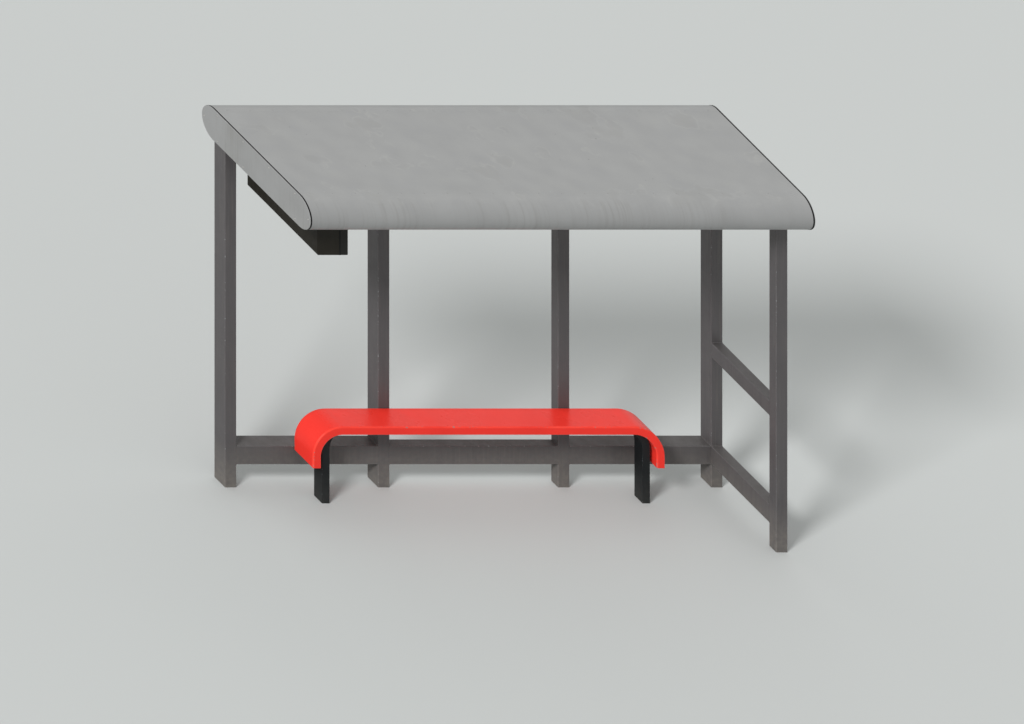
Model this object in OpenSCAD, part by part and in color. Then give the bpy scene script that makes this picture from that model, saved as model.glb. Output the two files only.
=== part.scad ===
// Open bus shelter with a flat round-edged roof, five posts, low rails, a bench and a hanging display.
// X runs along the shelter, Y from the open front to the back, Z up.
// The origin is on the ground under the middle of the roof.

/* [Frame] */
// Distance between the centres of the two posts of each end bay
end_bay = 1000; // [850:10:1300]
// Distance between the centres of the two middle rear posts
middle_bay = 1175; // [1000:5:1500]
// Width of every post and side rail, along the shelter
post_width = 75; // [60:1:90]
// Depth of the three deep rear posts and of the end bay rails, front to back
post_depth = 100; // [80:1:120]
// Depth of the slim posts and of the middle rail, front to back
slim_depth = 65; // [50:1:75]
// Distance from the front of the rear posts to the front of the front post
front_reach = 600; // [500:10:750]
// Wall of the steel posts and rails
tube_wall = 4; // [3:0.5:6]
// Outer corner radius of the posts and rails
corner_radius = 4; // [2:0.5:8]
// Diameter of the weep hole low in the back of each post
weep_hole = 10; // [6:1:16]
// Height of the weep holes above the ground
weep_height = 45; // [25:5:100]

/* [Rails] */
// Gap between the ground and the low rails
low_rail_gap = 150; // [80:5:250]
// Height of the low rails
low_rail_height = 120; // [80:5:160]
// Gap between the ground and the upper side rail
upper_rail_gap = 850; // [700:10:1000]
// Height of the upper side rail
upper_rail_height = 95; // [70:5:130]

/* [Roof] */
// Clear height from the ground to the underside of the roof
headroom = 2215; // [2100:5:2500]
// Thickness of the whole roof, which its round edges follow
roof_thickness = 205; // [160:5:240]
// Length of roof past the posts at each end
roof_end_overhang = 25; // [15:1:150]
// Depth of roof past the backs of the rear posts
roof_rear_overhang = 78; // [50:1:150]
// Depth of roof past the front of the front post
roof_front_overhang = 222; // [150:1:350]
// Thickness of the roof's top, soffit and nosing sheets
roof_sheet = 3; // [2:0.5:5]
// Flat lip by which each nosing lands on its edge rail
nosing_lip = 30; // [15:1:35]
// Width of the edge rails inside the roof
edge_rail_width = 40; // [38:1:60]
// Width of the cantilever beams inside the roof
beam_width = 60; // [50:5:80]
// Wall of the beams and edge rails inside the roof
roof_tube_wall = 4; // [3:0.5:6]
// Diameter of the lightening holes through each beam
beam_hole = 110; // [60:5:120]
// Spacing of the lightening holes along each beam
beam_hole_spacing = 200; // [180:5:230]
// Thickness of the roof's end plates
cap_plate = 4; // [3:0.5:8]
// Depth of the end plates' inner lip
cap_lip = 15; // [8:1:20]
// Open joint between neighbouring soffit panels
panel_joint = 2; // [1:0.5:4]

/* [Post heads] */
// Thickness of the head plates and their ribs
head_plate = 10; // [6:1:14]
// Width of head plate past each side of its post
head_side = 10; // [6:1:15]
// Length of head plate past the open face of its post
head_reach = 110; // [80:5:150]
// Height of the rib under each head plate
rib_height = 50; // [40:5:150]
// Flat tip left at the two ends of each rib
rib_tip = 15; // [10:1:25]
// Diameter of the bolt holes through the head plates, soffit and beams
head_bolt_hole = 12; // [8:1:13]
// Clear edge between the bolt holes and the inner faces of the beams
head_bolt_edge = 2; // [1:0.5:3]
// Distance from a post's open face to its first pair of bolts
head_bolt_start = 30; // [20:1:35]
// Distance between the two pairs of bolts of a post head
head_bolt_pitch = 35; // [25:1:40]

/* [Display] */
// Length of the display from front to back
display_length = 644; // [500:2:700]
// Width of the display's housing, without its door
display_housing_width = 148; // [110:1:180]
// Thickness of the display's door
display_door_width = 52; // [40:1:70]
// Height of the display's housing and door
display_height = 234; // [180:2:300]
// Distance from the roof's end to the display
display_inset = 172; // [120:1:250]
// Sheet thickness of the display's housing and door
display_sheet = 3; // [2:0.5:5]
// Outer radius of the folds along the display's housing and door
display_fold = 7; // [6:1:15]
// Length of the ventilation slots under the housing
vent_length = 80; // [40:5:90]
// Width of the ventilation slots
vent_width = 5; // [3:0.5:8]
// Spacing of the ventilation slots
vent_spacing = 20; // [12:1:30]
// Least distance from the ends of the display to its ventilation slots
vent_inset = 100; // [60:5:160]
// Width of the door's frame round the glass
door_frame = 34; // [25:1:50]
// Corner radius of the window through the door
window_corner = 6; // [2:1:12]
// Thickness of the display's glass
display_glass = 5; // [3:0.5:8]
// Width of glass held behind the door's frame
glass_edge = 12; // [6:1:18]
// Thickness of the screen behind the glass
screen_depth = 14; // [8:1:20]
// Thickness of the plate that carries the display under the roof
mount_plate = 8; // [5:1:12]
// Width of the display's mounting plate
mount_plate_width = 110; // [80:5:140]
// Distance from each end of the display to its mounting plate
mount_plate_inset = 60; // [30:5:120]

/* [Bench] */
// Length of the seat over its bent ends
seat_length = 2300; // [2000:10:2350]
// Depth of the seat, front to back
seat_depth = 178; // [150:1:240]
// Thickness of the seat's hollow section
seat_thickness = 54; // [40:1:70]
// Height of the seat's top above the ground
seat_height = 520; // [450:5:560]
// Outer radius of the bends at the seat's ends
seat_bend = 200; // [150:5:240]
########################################
> Request: From the data, collect all lines where the string "part" appears.

> Result of the exercise:
Model this object in OpenSCAD, part by part and in color. Then give the bpy scene script that makes this picture from that model, saved as model.glb. Output the two files only.
=== part.scad ===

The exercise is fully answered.